§ **Job**: Return the listing below in full, with every line exactly as it is.

§ **Data section**:
** start **
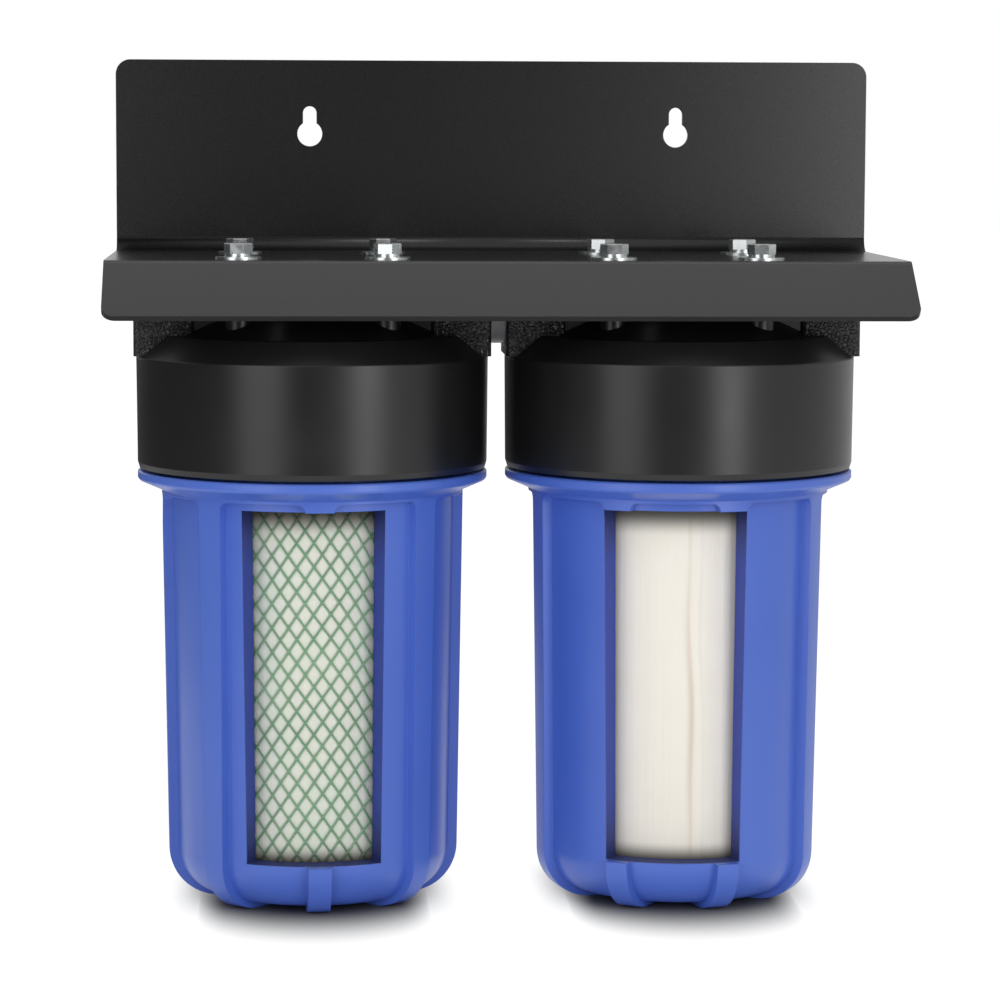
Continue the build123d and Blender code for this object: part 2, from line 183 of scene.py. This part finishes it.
def cap_plastic():
    """Satin black, with a leathery skin on the port blocks' collars."""
    made, tree, shader = new_material("black_plastic")
    place = place_of(tree)
    cloud = noise(tree, place, 22, 4)
    grain = noise(tree, place, 2200, 2)
    base = blend_colours(tree, spread(tree, cloud, 0, 1), colour(21, 21, 22), colour(26, 26, 27))
    tree.links.new(base, shader.inputs["Base Color"])
    tree.links.new(spread(tree, cloud, 0.31, 0.36), shader.inputs["Roughness"])
    collar_start, collar_half_width, collar_height = 61.6 * mm, 25.2 * mm, 49.5 * mm
    across, behind, height = from_axis(tree, place)
    outward = math_node(tree, "GREATER_THAN", across, collar_start)
    narrow = math_node(tree, "LESS_THAN", math_node(tree, "ABSOLUTE", behind), collar_half_width)
    above = math_node(tree, "GREATER_THAN", height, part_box("left_cap")[1].z - collar_height)
    collar = math_node(tree, "MULTIPLY", outward, narrow, above)
    cells = put(tree, "TexVoronoi", {"Vector": place, "Scale": 480.0}, feature="DISTANCE_TO_EDGE")
    wrinkle = math_node(tree, "MINIMUM", cells.outputs[0], 0.22)
    leather = math_node(tree, "MULTIPLY", wrinkle, collar)
    edge = put(tree, "Bevel", {"Radius": 0.5 * mm}, samples=4).outputs[0]
    layers = [(leather, 1.5 * mm, 0.8), (grain, 0.015 * mm, 0.4)]
    tree.links.new(bumped(tree, layers, edge), shader.inputs["Normal"])
    return made


def blue_plastic():
    """Satin blue, duller where the window was cut through the wall, with painted shade on the window's
    reveals.
    """
    made, tree, shader = new_material("blue_plastic")
    place = place_of(tree)
    cloud = noise(tree, place, 9, 4)
    flow = noise(tree, place_of(tree, (1, 1, 0.15)), 60, 4)
    grain = noise(tree, place, 1800, 2)
    across, behind, height = from_axis(tree, place)
    cut_foot, cut_head = 26 * mm, 212 * mm
    wall_foot, wall_head = 70.6 * mm, 73.6 * mm
    light_foot, light_head = (30 * mm, 60 * mm), (182 * mm, 208 * mm)
    out = math_node(tree, "SQRT", math_node(tree, "ADD", math_node(tree, "MULTIPLY", across, across),
                                            math_node(tree, "MULTIPLY", behind, behind)))
    wall = spread(tree, height, wall_foot, wall_head, cut_foot, cut_head)
    cut = math_node(tree, "MULTIPLY", math_node(tree, "LESS_THAN", out, wall),
                    math_node(tree, "GREATER_THAN", height, cut_foot))
    # Painted shade: the reveals' blue is darker than the wall's, and darker again towards the window's foot
    # and head
    middle = math_node(tree, "MULTIPLY", spread(tree, height, 0, 1, *light_foot),
                       spread(tree, height, 1, 0, *light_head))
    base = blend_colours(tree, spread(tree, cloud, 0, 1), colour(70, 102, 194), colour(76, 109, 201))
    reveal_painted_shade = blend_colours(tree, middle, colour(32, 44, 106), colour(42, 64, 158))
    tree.links.new(blend_colours(tree, cut, base, reveal_painted_shade), shader.inputs["Base Color"])
    dull = math_node(tree, "MULTIPLY", cut, 0.62)
    rough = math_node(tree, "MAXIMUM", spread(tree, flow, 0.30, 0.40), dull)
    tree.links.new(rough, shader.inputs["Roughness"])
    edge = put(tree, "Bevel", {"Radius": 0.9 * mm}, samples=4).outputs[0]
    layers = [(cloud, 0.5 * mm, 0.15), (grain, 0.02 * mm, 0.3)]
    tree.links.new(bumped(tree, layers, edge), shader.inputs["Normal"])
    shader.inputs["Specular IOR Level"].default_value = 0.55
    return made


def zinc():
    """Zinc-plated steel, a little cloudy."""
    made, tree, shader = new_material("zinc_steel")
    place = place_of(tree)
    cloud = noise(tree, place, 260, 3)
    drawn = noise(tree, place_of(tree, (1, 1, 0.2)), 1500, 3)
    base = blend_colours(tree, spread(tree, cloud, 0, 1), colour(214, 220, 222), colour(234, 237, 236))
    tree.links.new(base, shader.inputs["Base Color"])
    tree.links.new(spread(tree, cloud, 0.24, 0.34), shader.inputs["Roughness"])
    shader.inputs["Metallic"].default_value = 1
    tree.links.new(bumped(tree, [(drawn, 0.01 * mm, 0.4)]), shader.inputs["Normal"])
    return made


def shaded_ends(tree, place, base, painted_shade):
    """Colour darkened by painted shade at the window's foot and head, where the sump's wall would shade the
    cartridge.
    """
    height = put(tree, "SeparateXYZ", {"Vector": place}).outputs[2]
    foot = spread(tree, height, 1, 0, *foot_shade, "SMOOTHSTEP")
    head = spread(tree, height, 0, 1, *head_shade, "SMOOTHSTEP")
    return blend_colours(tree, math_node(tree, "MAXIMUM", foot, head), base, painted_shade)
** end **
§ **Completed task**:
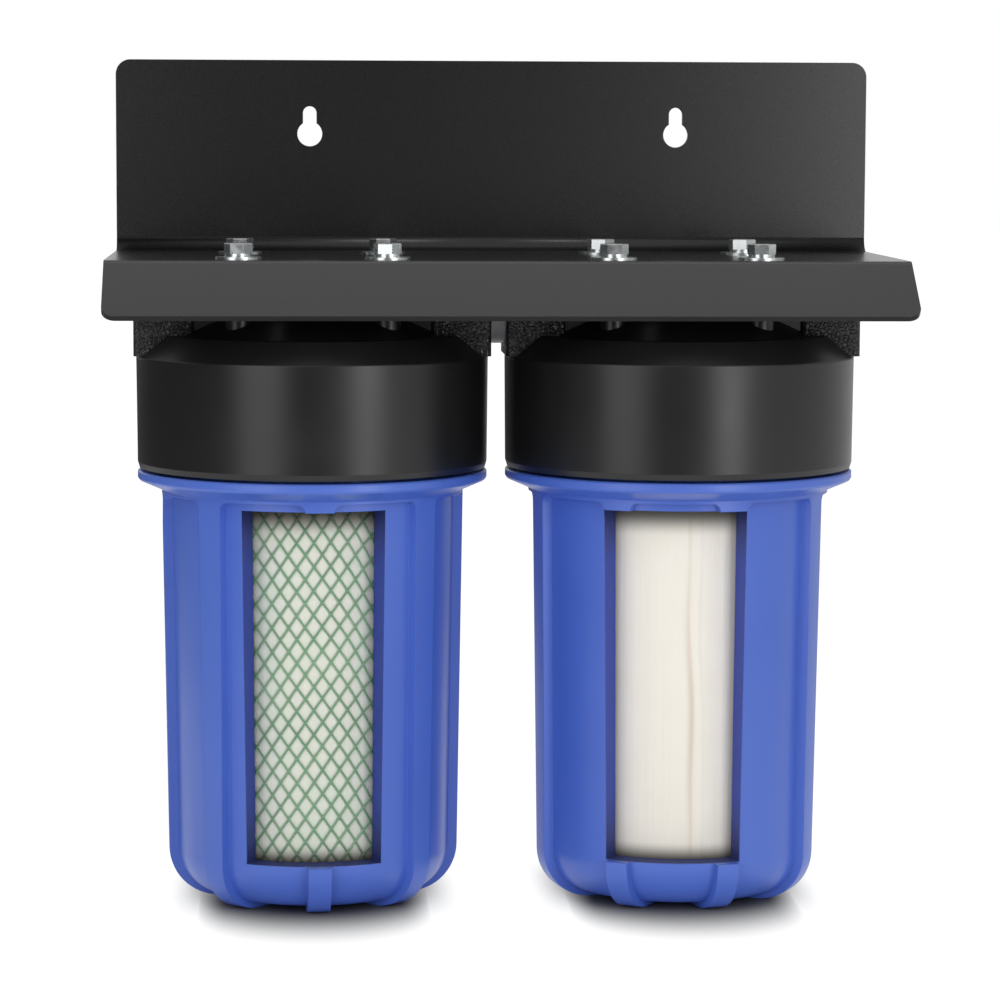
Continue the build123d and Blender code for this object: part 2, from line 183 of scene.py. This part finishes it.
def cap_plastic():
    """Satin black, with a leathery skin on the port blocks' collars."""
    made, tree, shader = new_material("black_plastic")
    place = place_of(tree)
    cloud = noise(tree, place, 22, 4)
    grain = noise(tree, place, 2200, 2)
    base = blend_colours(tree, spread(tree, cloud, 0, 1), colour(21, 21, 22), colour(26, 26, 27))
    tree.links.new(base, shader.inputs["Base Color"])
    tree.links.new(spread(tree, cloud, 0.31, 0.36), shader.inputs["Roughness"])
    collar_start, collar_half_width, collar_height = 61.6 * mm, 25.2 * mm, 49.5 * mm
    across, behind, height = from_axis(tree, place)
    outward = math_node(tree, "GREATER_THAN", across, collar_start)
    narrow = math_node(tree, "LESS_THAN", math_node(tree, "ABSOLUTE", behind), collar_half_width)
    above = math_node(tree, "GREATER_THAN", height, part_box("left_cap")[1].z - collar_height)
    collar = math_node(tree, "MULTIPLY", outward, narrow, above)
    cells = put(tree, "TexVoronoi", {"Vector": place, "Scale": 480.0}, feature="DISTANCE_TO_EDGE")
    wrinkle = math_node(tree, "MINIMUM", cells.outputs[0], 0.22)
    leather = math_node(tree, "MULTIPLY", wrinkle, collar)
    edge = put(tree, "Bevel", {"Radius": 0.5 * mm}, samples=4).outputs[0]
    layers = [(leather, 1.5 * mm, 0.8), (grain, 0.015 * mm, 0.4)]
    tree.links.new(bumped(tree, layers, edge), shader.inputs["Normal"])
    return made


def blue_plastic():
    """Satin blue, duller where the window was cut through the wall, with painted shade on the window's
    reveals.
    """
    made, tree, shader = new_material("blue_plastic")
    place = place_of(tree)
    cloud = noise(tree, place, 9, 4)
    flow = noise(tree, place_of(tree, (1, 1, 0.15)), 60, 4)
    grain = noise(tree, place, 1800, 2)
    across, behind, height = from_axis(tree, place)
    cut_foot, cut_head = 26 * mm, 212 * mm
    wall_foot, wall_head = 70.6 * mm, 73.6 * mm
    light_foot, light_head = (30 * mm, 60 * mm), (182 * mm, 208 * mm)
    out = math_node(tree, "SQRT", math_node(tree, "ADD", math_node(tree, "MULTIPLY", across, across),
                                            math_node(tree, "MULTIPLY", behind, behind)))
    wall = spread(tree, height, wall_foot, wall_head, cut_foot, cut_head)
    cut = math_node(tree, "MULTIPLY", math_node(tree, "LESS_THAN", out, wall),
                    math_node(tree, "GREATER_THAN", height, cut_foot))
    # Painted shade: the reveals' blue is darker than the wall's, and darker again towards the window's foot
    # and head
    middle = math_node(tree, "MULTIPLY", spread(tree, height, 0, 1, *light_foot),
                       spread(tree, height, 1, 0, *light_head))
    base = blend_colours(tree, spread(tree, cloud, 0, 1), colour(70, 102, 194), colour(76, 109, 201))
    reveal_painted_shade = blend_colours(tree, middle, colour(32, 44, 106), colour(42, 64, 158))
    tree.links.new(blend_colours(tree, cut, base, reveal_painted_shade), shader.inputs["Base Color"])
    dull = math_node(tree, "MULTIPLY", cut, 0.62)
    rough = math_node(tree, "MAXIMUM", spread(tree, flow, 0.30, 0.40), dull)
    tree.links.new(rough, shader.inputs["Roughness"])
    edge = put(tree, "Bevel", {"Radius": 0.9 * mm}, samples=4).outputs[0]
    layers = [(cloud, 0.5 * mm, 0.15), (grain, 0.02 * mm, 0.3)]
    tree.links.new(bumped(tree, layers, edge), shader.inputs["Normal"])
    shader.inputs["Specular IOR Level"].default_value = 0.55
    return made


def zinc():
    """Zinc-plated steel, a little cloudy."""
    made, tree, shader = new_material("zinc_steel")
    place = place_of(tree)
    cloud = noise(tree, place, 260, 3)
    drawn = noise(tree, place_of(tree, (1, 1, 0.2)), 1500, 3)
    base = blend_colours(tree, spread(tree, cloud, 0, 1), colour(214, 220, 222), colour(234, 237, 236))
    tree.links.new(base, shader.inputs["Base Color"])
    tree.links.new(spread(tree, cloud, 0.24, 0.34), shader.inputs["Roughness"])
    shader.inputs["Metallic"].default_value = 1
    tree.links.new(bumped(tree, [(drawn, 0.01 * mm, 0.4)]), shader.inputs["Normal"])
    return made


def shaded_ends(tree, place, base, painted_shade):
    """Colour darkened by painted shade at the window's foot and head, where the sump's wall would shade the
    cartridge.
    """
    height = put(tree, "SeparateXYZ", {"Vector": place}).outputs[2]
    foot = spread(tree, height, 1, 0, *foot_shade, "SMOOTHSTEP")
    head = spread(tree, height, 0, 1, *head_shade, "SMOOTHSTEP")
    return blend_colours(tree, math_node(tree, "MAXIMUM", foot, head), base, painted_shade)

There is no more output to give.